Books
I am Not a Man I am Dynamite: Friedrich Nietzsche and the Anarchist Tradition
Brian Morris deplores John Moore and friends’ views on Nietzsche and anarchism.
This interesting collection of essays, mostly by male academic philosophers, is largely an attempt to convince us that the reactionary philosopher Friedrich Nietzsche was actually a true anarchist – pure, creative, life affirming, elitist. By contrast, those awful nineteenth century anarchists such as Bakunin and Kropotkin, in criticizing and challenging state power, economic exploitation under capitalism and all forms of social oppression, were not real anarchists, for they were motivated only by envy, weakness and ressentiment and were lacking in any creative impulse. These academics have their understanding back-to-front, of course.

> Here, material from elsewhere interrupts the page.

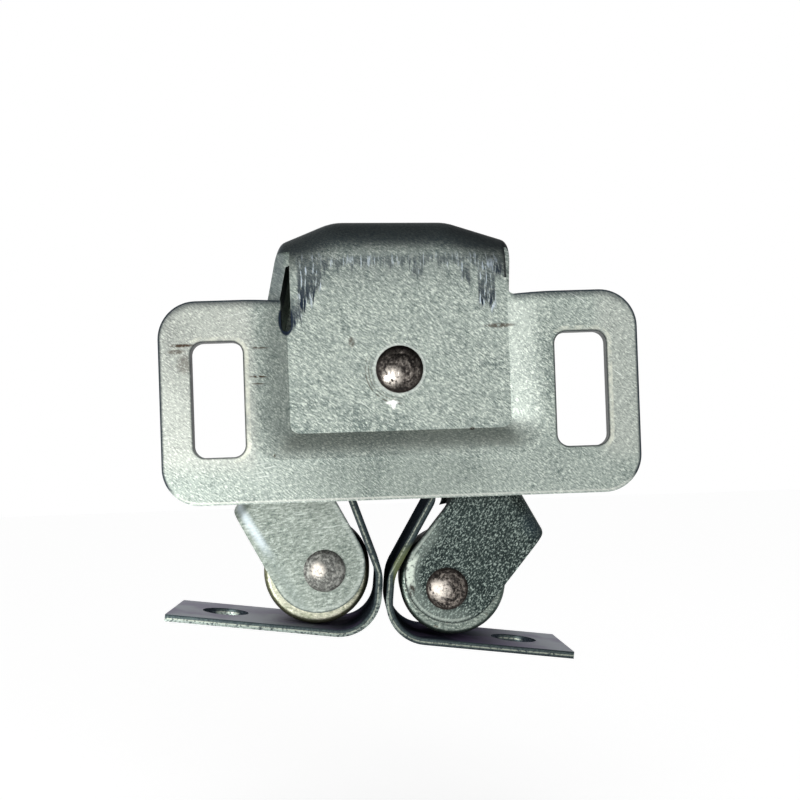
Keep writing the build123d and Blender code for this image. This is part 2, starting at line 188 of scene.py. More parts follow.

The collection is edited by the late John Moore, who is described in the introduction as an eccentric ‘iconoclastic’ thinker – even though Moore joyfully embraced every intellectual fad around, from primitivism and spiritualism to Nietzschean aristocratic individualism, and never lost an opportunity to denigrate reason, socialism and class-struggle anarchism. Moore also repudiated the Enlightenment – unlike his guru Nietzsche – and arrogantly described Kropotkin as “obsolete”, ignorant of the fact that Kropotkin had critiqued ‘modernity’ even before Nietzsche.